-- Begin Given information --

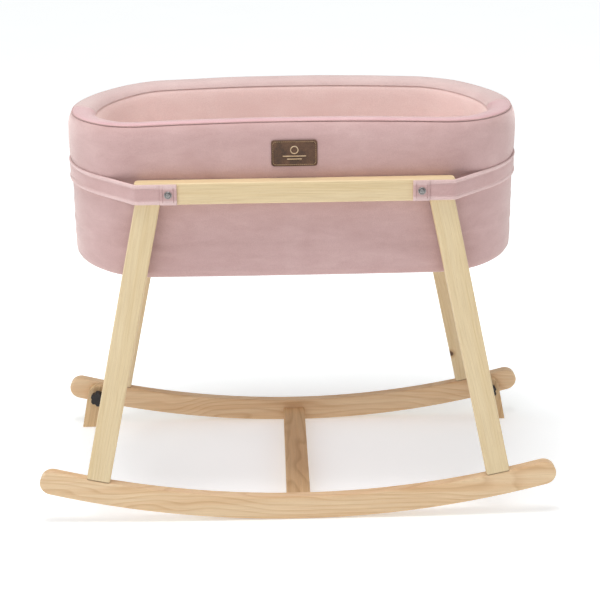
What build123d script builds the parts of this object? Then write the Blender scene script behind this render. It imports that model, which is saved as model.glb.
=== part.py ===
from build123d import *
from math import acos, asin, atan2, cos, degrees, hypot, radians, sin, sqrt, tan
import os

# Rocking bassinet on a pine stand. A padded oval basket hangs in a hoop made of two rails and two
# belts. Each rail stands on two splayed legs and a curved rocker, and a stretcher joins the rockers.
# Two stops on the rear rocker swing down to the floor to park the rocker and are clamped by knobs.
# Millimetres, +Z up, +X to the right, the front is -Y. The origin is on the floor, under the centre.

# Rockers
rocker_length = 930
rocker_height = 44
rocker_thickness = 22
rocker_radius = 1750
rocker_edge = 3.5

# Legs and rails
leg_foot_x = 360
leg_width = 42
leg_thickness = 20
leg_edge = 4
rail_bottom = 593
rail_height = 38
rail_thickness = 28
rail_edge = 4
rail_end_radius = 7

# Stretcher
stretcher_width = 44
stretcher_thickness = 20
stretcher_below_top = 17
stretcher_edge = 3

# Glued dowels
dowel_diameter = 8
dowel_length = 38
dowel_spacing = 20
dowel_glue_room = 1
stretcher_dowel_length = 34

# Parking stops, each on a stud with a knob
stop_pivot_x = 404
stop_width = 46
stop_thickness = 18
stop_tilt = 11
stop_edge = 2.5
stop_gap = 0.3
stud_diameter = 8
stud_clearance = 0.06
insert_diameter = 11
insert_length = 14
washer_diameter = 22
washer_thickness = 1.6
knob_diameter = 30
knob_thickness = 15
knob_lobes = 6
knob_notch_diameter = 9
knob_hub_diameter = 20
knob_hub_length = 6
knob_edge = 1.2
stud_in_knob = 12

# Belts
belt_width = 35
belt_thickness = 3
belt_gap = 0.4
belt_tab_end_x = 200
belt_hem_length = 27
belt_screw_x = 213.5
screw_diameter = 4
screw_length = 24
screw_head_diameter = 8.5
screw_head_height = 2.6
cup_washer_diameter = 13
cup_washer_thickness = 1.4

# Basket outline, seen from above
basket_length = 803
basket_width = 429
basket_corner_radius = 124
basket_end_flatness = 35.5
basket_side_bow = 7

# Basket heights, from the rails' top, and layers
basket_drop = 178
basket_rise = 99
rim_bow = 13
rail_gap = 0.5
seat_gap = 0.5
bulge = 3.5
cover_thickness = 3
bottom_radius = 24
shoulder_radius = 5
foam_thickness = 44
liner_thickness = 3
board_thickness = 6
rim_inset = 9
rim_overhang = 1
rim_thickness = 5
rim_edge = 3

# Mattress
mattress_gap = 7
mattress_thickness = 48
mattress_edge = 14
ticking_thickness = 2

# Label
label_width = 78
label_height = 45
label_thickness = 2
label_corner = 5
label_above_rail = 43

# Derived places
rail_top = rail_bottom + rail_height
rail_middle = rail_bottom + rail_height / 2
basket_end_radius = basket_width / 2 + basket_end_flatness
frame_y = basket_width / 2 + rail_gap + rail_thickness / 2
rocker_inner_y = frame_y - rocker_thickness / 2
rail_face_y = frame_y + rail_thickness / 2
rocker_top_radius = rocker_radius - rocker_height
leg_splay = asin(leg_foot_x / rocker_top_radius)
leg_top_x = (rocker_radius - rail_bottom) * tan(leg_splay)
leg_half_across = leg_width / 2 / cos(leg_splay)
rail_half = leg_top_x + leg_half_across
basket_bottom = rail_top - basket_drop
basket_crest = rail_top + basket_rise
seat_height = rail_top + seat_gap
board_bottom = basket_bottom + cover_thickness
board_top = board_bottom + board_thickness
board_inset = bottom_radius
liner_inset = cover_thickness + foam_thickness
inner_inset = liner_inset + liner_thickness
floor_top = board_top + liner_thickness
pivot_height = rocker_radius - sqrt((rocker_radius - rocker_height / 2) ** 2 - stop_pivot_x**2)
stop_middle_y = rocker_inner_y - stop_gap - stop_thickness / 2
washer_y = stop_middle_y - stop_thickness / 2
knob_y = washer_y - washer_thickness
label_middle = rail_top + label_above_rail

LEFT, RIGHT = -1, 1
FRONT, REAR = -1, 1
SIDE_NAMES = {LEFT: "left", RIGHT: "right"}
FRAME_NAMES = {FRONT: "front", REAR: "rear"}


def upright(y):
    """A plane that faces the front, with X to the right and Z up, at this y."""
    return Plane(origin=(0, y, 0), x_dir=(1, 0, 0), z_dir=(0, -1, 0))


def save(builder, name):
    builder.part.label = name
    export_step(builder.part, f"parts/{name}.step")


def oval_arcs():
    """Centre, radius, start and sweep, in degrees, of the oval's three arcs in the +X +Y quarter."""
    half_length = basket_length / 2
    side_radius = (half_length**2 + basket_side_bow**2) / (2 * basket_side_bow)
    side_y = basket_width / 2 - side_radius
    end_x = half_length - basket_end_radius
    from_side = side_radius - basket_corner_radius
    from_end = basket_end_radius - basket_corner_radius
    apart = hypot(end_x, side_y)
    along = (from_side**2 - from_end**2 + apart**2) / (2 * apart)
    across = sqrt(from_side**2 - along**2)
    corner_x = (along * end_x - across * side_y) / apart
    corner_y = side_y - (along * side_y + across * end_x) / apart
    end_turn = degrees(atan2(corner_y, corner_x - end_x))
    side_turn = degrees(atan2(corner_y - side_y, corner_x))
    return (
        ((end_x, 0), basket_end_radius, 0, end_turn),
        ((corner_x, corner_y), basket_corner_radius, end_turn, side_turn - end_turn),
        ((0, side_y), side_radius, side_turn, 90 - side_turn),
    )


def oval(inset):
    """The basket's outline, drawn this far inside its outer wall, to add to a sketch."""
    with BuildSketch() as outline:
        with BuildLine():
            for centre, radius, start, sweep in oval_arcs():
                CenterArc(centre, radius - inset, start, sweep)
            mirror(about=Plane.YZ)
            mirror(about=Plane.XZ)
        make_face()
    return outline.sketch


def leg_foot_places(x_side, y_side):
    """Where a leg's dowels cross into the rocker, with Z along the leg."""
    places = []
    foot_height = rocker_radius - rocker_top_radius * cos(leg_splay)
    for step in (-dowel_spacing / 2, dowel_spacing / 2):
        foot_x = x_side * (leg_foot_x + step * cos(leg_splay))
        foot_z = foot_height + step * sin(leg_splay)
        turn = -x_side * degrees(leg_splay)
        places.append(Location((foot_x, y_side * frame_y, foot_z), (0, turn, 0)))
    return places


def leg_top_places(x_side, y_side):
    """Where a leg's dowels cross into the rail, upright."""
    steps = (-dowel_spacing / 2, dowel_spacing / 2)
    top_x = x_side * leg_top_x
    return [Location((top_x + step, y_side * frame_y, rail_bottom)) for step in steps]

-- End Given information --

→ **What the task requires**: Answer with one number: how many lines in the listing hold "this".

→ **Correct result**: 3